Title: Re: Why did a pork Butcher just sell pork?
Post by: Mowsehowse on Thursday 23 June 22 08:58 BST (UK)
I have not noticed this idea stated already.....

Anyone who kept a kosher household would feel more comfortable about buying their meat from an establishment that did not have any pork on the premises for fear of cross "contamination".

So there were kosher butchers, and other butchers that sold what you couldn't buy from the kosher butcher.
Title: Re: Why did a pork Butcher just sell pork?
Post by: Mowsehowse on Thursday 23 June 22 09:06 BST (UK)
I found this thread very interesting because I too have a female pork butcher in my lineage. This was back in the 1830s. I thought there had been some mistake - it didn't seem like a woman's job but she could have been a retailer of pork products.

I have an idea that "Lark Rise to Candleford" by Flora Thompson deals with the subject....
https://www.cuckfieldconnections.org.uk/post/19th-century-pig-s-life-and-poaching
Sometimes a pig slaughterer came, but not always, so I guess in certain rural areas all kids grew up knowing how this needed to be done.
Title: Re: Why did a pork Butcher just sell pork?
Post by: bibliotaphist on Thursday 23 June 22 14:22 BST (UK)
As a descendant from a long line of butchers I'm interested in this and the history of butchery generally.

I wonder if there's any possibility that the separate existence (until recently) of pork butchers as distinct from "normal" butchers could be a hangover from the deep rooted taboos around pork that existed in some areas of Europe as well as in religious-cultural groups such as Islam and Judaism.

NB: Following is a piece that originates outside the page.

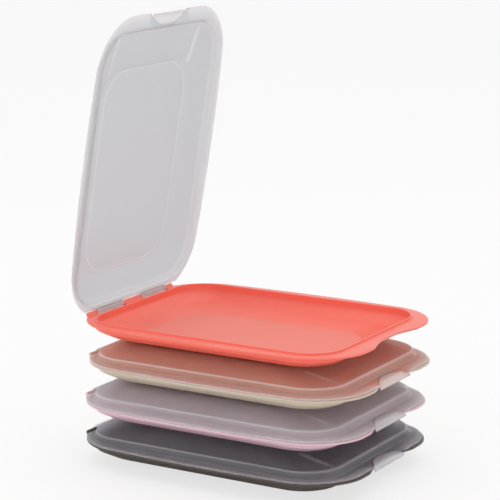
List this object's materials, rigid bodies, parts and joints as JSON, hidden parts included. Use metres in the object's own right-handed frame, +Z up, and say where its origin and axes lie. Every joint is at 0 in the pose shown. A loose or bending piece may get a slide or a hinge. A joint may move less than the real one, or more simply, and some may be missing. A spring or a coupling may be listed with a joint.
{
  "type": "stack of lidded food boxes",
  "caption": "Stack of shallow plastic food boxes in coral, cream, pink and taupe with frosted hinged lids, the top lid open",
  "frame": {"origin": "centre of the flange outline of the lowest tray, on the table under its foot", "axes": "+X forward from the hinges to the finger notch, +Y to the left seen from the front, +Z up"},
  "size_m": [0.2548, 0.187, 0.3546],
  "materials": {
    "taupe_plastic": "satin",
    "pink_plastic": "satin",
    "cream_plastic": "satin",
    "coral_plastic": "satin",
    "frosted_lid": "satin"
  },
  "bodies": {
    "taupe_box": {"taupe_tray": "taupe_plastic"},
    "taupe_cover": {"taupe_lid": "frosted_lid"},
    "pink_box": {"pink_tray": "pink_plastic"},
    "pink_cover": {"pink_lid": "frosted_lid"},
    "cream_box": {"cream_tray": "cream_plastic"},
    "cream_cover": {"cream_lid": "frosted_lid"},
    "coral_box": {"coral_tray": "coral_plastic"},
    "coral_cover": {"coral_lid": "frosted_lid"}
  },
  "joints": [
    {"name": "pink_lift", "type": "slide", "parent": "taupe_box", "child": "pink_box", "axis": [0, 0, 1], "range_m": [0, 0.467]},
    {"name": "cream_lift", "type": "slide", "parent": "pink_box", "child": "cream_box", "axis": [0, 0, 1], "range_m": [0, 0.467]},
    {"name": "coral_lift", "type": "slide", "parent": "cream_box", "child": "coral_box", "axis": [0, 0, 1], "range_m": [0, 0.467]},
    {"name": "taupe_hinge", "type": "hinge", "parent": "taupe_box", "child": "taupe_cover", "pos_m": [-0.1205, 0, 0.019], "axis": [0, -1, 0], "range_deg": [0, 105]},
    {"name": "pink_hinge", "type": "hinge", "parent": "pink_box", "child": "pink_cover", "pos_m": [-0.11879, -0.00201, 0.0515], "axis": [0, -1, 0], "range_deg": [0, 105]},
    {"name": "cream_hinge", "type": "hinge", "parent": "cream_box", "child": "cream_cover", "pos_m": [-0.1163, 0, 0.084], "axis": [0, -1, 0], "range_deg": [0, 105]},
    {"name": "coral_hinge", "type": "hinge", "parent": "coral_box", "child": "coral_cover", "pos_m": [-0.11819, 0, 0.1165], "axis": [0, -1, 0], "range_deg": [-80.16, 25]}
  ],
  "couplings": [
    {"joint": "taupe_hinge", "follows": "pink_lift", "rad_per_m": 3.92},
    {"joint": "pink_hinge", "follows": "cream_lift", "rad_per_m": 3.92},
    {"joint": "cream_hinge", "follows": "coral_lift", "rad_per_m": 3.92}
  ]
}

E.g. https://en.wikipedia.org/wiki/Scottish_pork_taboo (https://en.wikipedia.org/wiki/Scottish_pork_taboo)

It's pure speculation.
Title: Re: Why did a pork Butcher just sell pork?
Post by: Mowsehowse on Thursday 23 June 22 14:30 BST (UK)
Reply #42 as in #40

 ;)
Title: Re: Why did a pork Butcher just sell pork?
Post by: Rena on Thursday 23 June 22 17:11 BST (UK)
Prior to industrialisation most people survived by living off the land.  Imagine if you went to a new country and needed to earn enough per year to feed your family.

If you couldn't find a job, you'd possibly buy a young sow (female pig), which you knew would be cheap to house and feed and would have up to ten piglets twice a year.  You might even have a few chickens at the bottom of your garden to sell their eggs but chickens in those days didn't lay eggs all year round.

My parents had a pal who had a sow named "Empress" and boy wasn't he excited when she won first prize (best in show) at an annual show.